'''

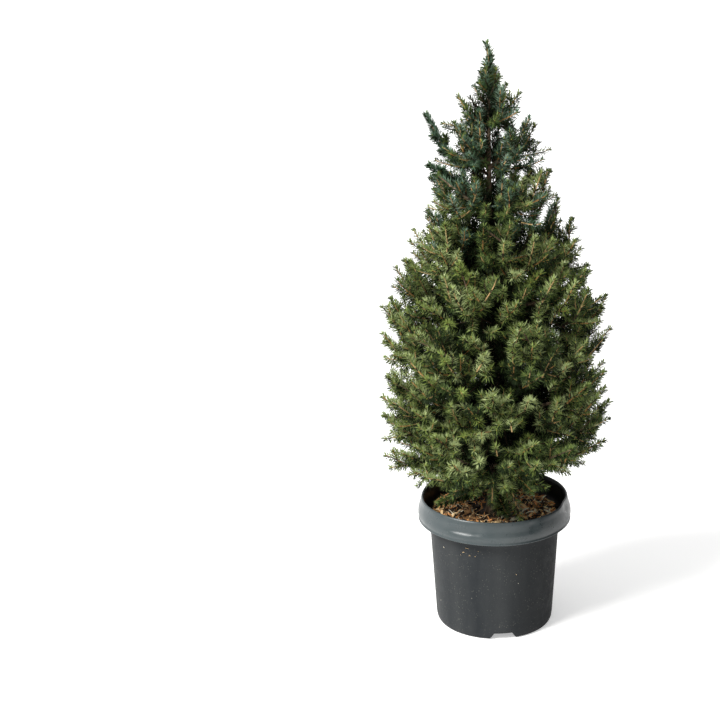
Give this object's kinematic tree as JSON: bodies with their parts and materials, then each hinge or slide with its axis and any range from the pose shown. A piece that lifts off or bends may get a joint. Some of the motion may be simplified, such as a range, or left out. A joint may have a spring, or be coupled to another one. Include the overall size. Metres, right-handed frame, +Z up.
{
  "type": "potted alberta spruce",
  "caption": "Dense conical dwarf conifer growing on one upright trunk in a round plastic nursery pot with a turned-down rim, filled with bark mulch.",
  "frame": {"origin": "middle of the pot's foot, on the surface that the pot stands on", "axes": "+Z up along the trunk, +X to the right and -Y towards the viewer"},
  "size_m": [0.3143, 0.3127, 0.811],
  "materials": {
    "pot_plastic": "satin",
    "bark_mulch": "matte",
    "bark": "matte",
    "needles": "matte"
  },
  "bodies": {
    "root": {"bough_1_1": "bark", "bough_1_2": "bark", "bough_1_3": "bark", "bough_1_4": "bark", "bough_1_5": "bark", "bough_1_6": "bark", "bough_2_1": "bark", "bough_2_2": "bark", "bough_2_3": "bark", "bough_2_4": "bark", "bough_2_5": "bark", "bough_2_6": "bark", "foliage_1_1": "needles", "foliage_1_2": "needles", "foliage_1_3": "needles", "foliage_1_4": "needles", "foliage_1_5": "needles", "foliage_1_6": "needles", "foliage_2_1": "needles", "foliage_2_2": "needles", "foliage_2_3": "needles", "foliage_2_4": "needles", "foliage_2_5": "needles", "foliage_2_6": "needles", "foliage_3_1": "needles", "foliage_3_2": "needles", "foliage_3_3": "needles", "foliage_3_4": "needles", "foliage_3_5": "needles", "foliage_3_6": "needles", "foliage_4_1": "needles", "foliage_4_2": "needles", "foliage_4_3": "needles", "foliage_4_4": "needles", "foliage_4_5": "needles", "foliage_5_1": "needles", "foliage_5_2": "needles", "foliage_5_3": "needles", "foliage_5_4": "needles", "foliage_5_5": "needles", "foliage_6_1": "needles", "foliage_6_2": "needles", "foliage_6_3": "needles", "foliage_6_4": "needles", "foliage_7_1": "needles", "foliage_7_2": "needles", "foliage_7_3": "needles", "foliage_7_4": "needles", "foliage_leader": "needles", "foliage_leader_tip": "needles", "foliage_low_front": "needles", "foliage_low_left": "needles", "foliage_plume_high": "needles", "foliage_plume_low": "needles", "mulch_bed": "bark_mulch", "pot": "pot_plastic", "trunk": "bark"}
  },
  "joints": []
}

'''

- **Exercise goal**
Please output the complete data exactly.

- **Exercise answer**
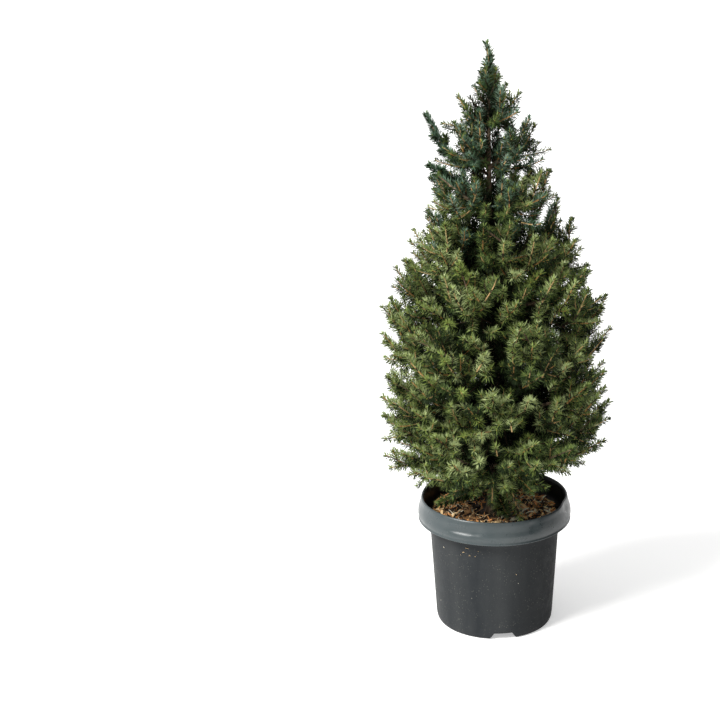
Give this object's kinematic tree as JSON: bodies with their parts and materials, then each hinge or slide with its axis and any range from the pose shown. A piece that lifts off or bends may get a joint. Some of the motion may be simplified, such as a range, or left out. A joint may have a spring, or be coupled to another one. Include the overall size. Metres, right-handed frame, +Z up.
{
  "type": "potted alberta spruce",
  "caption": "Dense conical dwarf conifer growing on one upright trunk in a round plastic nursery pot with a turned-down rim, filled with bark mulch.",
  "frame": {"origin": "middle of the pot's foot, on the surface that the pot stands on", "axes": "+Z up along the trunk, +X to the right and -Y towards the viewer"},
  "size_m": [0.3143, 0.3127, 0.811],
  "materials": {
    "pot_plastic": "satin",
    "bark_mulch": "matte",
    "bark": "matte",
    "needles": "matte"
  },
  "bodies": {
    "root": {"bough_1_1": "bark", "bough_1_2": "bark", "bough_1_3": "bark", "bough_1_4": "bark", "bough_1_5": "bark", "bough_1_6": "bark", "bough_2_1": "bark", "bough_2_2": "bark", "bough_2_3": "bark", "bough_2_4": "bark", "bough_2_5": "bark", "bough_2_6": "bark", "foliage_1_1": "needles", "foliage_1_2": "needles", "foliage_1_3": "needles", "foliage_1_4": "needles", "foliage_1_5": "needles", "foliage_1_6": "needles", "foliage_2_1": "needles", "foliage_2_2": "needles", "foliage_2_3": "needles", "foliage_2_4": "needles", "foliage_2_5": "needles", "foliage_2_6": "needles", "foliage_3_1": "needles", "foliage_3_2": "needles", "foliage_3_3": "needles", "foliage_3_4": "needles", "foliage_3_5": "needles", "foliage_3_6": "needles", "foliage_4_1": "needles", "foliage_4_2": "needles", "foliage_4_3": "needles", "foliage_4_4": "needles", "foliage_4_5": "needles", "foliage_5_1": "needles", "foliage_5_2": "needles", "foliage_5_3": "needles", "foliage_5_4": "needles", "foliage_5_5": "needles", "foliage_6_1": "needles", "foliage_6_2": "needles", "foliage_6_3": "needles", "foliage_6_4": "needles", "foliage_7_1": "needles", "foliage_7_2": "needles", "foliage_7_3": "needles", "foliage_7_4": "needles", "foliage_leader": "needles", "foliage_leader_tip": "needles", "foliage_low_front": "needles", "foliage_low_left": "needles", "foliage_plume_high": "needles", "foliage_plume_low": "needles", "mulch_bed": "bark_mulch", "pot": "pot_plastic", "trunk": "bark"}
  },
  "joints": []
}